WHAT TO WORK ON :: Starting at the line that has "What three.js module" and stopping after the line that has "import * as", reproduce the listing below exactly; omit everything else.

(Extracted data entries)
%%

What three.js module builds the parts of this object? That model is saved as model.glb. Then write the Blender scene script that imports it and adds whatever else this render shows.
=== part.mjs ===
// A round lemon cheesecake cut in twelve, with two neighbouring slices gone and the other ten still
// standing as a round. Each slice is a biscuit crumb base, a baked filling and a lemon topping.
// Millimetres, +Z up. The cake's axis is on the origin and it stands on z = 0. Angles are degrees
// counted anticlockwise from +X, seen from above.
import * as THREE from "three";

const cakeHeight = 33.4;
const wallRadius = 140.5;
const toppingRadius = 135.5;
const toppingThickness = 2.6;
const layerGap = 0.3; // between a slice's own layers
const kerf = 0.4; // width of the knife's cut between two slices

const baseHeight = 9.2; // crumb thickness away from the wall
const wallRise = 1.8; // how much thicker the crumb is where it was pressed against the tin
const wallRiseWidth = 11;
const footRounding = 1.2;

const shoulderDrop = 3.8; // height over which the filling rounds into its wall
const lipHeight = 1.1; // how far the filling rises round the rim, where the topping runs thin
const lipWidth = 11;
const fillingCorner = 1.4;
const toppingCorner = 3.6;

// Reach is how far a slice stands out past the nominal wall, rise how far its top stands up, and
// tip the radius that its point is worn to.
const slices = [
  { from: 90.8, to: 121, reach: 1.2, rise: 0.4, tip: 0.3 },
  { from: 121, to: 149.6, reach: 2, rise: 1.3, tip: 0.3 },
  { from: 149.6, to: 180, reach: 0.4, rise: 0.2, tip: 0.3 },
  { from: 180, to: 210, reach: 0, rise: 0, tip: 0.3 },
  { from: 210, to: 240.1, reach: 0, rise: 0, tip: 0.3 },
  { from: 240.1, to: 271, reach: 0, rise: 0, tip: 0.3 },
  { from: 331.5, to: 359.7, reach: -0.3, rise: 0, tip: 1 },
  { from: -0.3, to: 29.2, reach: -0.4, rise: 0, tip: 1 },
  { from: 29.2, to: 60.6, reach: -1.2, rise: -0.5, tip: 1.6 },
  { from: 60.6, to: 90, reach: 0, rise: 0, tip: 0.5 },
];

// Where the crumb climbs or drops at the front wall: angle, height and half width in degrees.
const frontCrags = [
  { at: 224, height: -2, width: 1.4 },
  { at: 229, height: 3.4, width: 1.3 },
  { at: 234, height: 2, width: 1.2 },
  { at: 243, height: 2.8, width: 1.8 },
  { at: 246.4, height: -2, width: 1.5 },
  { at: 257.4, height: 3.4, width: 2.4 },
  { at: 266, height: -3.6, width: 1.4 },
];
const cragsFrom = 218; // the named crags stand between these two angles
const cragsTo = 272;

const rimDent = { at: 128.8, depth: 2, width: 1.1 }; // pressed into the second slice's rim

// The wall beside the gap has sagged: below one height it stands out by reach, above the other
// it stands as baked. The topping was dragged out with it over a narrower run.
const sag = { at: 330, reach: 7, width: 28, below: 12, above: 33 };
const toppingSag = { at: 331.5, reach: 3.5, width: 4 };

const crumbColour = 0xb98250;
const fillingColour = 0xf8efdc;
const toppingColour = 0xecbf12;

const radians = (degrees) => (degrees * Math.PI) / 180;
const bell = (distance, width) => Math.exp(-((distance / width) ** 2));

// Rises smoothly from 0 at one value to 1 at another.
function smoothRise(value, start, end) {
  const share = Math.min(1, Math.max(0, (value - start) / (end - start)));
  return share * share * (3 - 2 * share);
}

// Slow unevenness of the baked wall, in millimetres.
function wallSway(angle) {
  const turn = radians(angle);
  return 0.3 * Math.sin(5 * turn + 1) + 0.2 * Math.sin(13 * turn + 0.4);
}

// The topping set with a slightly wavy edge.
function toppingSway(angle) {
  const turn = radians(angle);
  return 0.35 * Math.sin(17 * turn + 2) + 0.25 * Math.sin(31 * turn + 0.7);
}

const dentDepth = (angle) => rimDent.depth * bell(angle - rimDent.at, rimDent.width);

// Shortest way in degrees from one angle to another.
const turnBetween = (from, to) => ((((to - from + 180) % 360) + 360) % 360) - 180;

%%
%%

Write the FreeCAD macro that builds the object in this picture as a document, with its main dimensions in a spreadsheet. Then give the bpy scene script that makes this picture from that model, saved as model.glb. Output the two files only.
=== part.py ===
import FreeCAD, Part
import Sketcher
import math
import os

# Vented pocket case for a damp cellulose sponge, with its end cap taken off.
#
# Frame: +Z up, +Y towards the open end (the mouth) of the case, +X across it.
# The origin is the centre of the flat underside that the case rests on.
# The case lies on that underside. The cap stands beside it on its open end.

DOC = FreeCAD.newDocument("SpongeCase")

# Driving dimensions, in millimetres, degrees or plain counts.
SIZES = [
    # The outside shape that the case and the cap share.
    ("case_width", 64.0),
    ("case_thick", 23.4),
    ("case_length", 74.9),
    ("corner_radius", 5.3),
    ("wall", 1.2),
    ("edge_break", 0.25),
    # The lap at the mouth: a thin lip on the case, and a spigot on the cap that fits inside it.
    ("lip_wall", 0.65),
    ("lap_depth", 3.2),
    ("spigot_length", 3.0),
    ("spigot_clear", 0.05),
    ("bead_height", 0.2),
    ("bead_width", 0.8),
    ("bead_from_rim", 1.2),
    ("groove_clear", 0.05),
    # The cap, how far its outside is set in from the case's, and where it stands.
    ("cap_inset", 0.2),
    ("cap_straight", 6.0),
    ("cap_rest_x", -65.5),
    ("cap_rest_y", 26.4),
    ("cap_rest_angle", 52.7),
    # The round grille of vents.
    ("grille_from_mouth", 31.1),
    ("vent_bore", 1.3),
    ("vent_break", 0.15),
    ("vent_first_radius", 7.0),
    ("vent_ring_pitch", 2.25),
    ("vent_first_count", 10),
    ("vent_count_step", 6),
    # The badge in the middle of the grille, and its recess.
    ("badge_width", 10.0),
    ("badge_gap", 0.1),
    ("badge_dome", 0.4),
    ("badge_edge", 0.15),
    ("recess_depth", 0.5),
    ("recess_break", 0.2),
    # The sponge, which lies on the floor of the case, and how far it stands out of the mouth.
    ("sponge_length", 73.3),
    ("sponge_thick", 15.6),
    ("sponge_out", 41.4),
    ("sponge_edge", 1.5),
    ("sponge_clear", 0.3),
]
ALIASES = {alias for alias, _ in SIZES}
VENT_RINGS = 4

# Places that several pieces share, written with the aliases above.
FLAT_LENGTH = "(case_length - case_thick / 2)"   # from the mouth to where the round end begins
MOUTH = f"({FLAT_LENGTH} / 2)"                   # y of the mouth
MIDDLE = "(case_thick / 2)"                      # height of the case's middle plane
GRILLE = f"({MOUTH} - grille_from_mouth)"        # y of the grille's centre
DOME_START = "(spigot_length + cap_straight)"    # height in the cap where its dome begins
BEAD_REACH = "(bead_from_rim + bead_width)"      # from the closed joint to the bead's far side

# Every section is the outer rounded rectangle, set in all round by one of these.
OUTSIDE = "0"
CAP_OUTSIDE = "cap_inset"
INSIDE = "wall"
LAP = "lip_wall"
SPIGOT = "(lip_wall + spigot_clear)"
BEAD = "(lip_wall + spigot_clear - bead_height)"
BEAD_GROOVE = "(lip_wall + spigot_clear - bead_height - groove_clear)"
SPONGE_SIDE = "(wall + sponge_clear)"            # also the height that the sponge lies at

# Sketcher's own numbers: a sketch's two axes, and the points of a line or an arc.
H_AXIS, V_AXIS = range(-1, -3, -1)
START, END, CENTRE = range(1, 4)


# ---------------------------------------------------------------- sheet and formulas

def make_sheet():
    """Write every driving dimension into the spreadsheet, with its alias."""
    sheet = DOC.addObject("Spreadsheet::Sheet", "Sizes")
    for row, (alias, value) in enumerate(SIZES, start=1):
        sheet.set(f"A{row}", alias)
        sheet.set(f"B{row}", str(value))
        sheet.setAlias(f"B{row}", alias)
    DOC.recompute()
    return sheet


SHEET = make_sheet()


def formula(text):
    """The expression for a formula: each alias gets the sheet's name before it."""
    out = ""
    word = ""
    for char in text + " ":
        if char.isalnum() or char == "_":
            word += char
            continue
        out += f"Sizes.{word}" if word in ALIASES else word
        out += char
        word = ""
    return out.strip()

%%

TASK RESULT ::
What three.js module builds the parts of this object? That model is saved as model.glb. Then write the Blender scene script that imports it and adds whatever else this render shows.
=== part.mjs ===
// A round lemon cheesecake cut in twelve, with two neighbouring slices gone and the other ten still
// standing as a round. Each slice is a biscuit crumb base, a baked filling and a lemon topping.
// Millimetres, +Z up. The cake's axis is on the origin and it stands on z = 0. Angles are degrees
// counted anticlockwise from +X, seen from above.
import * as THREE from "three";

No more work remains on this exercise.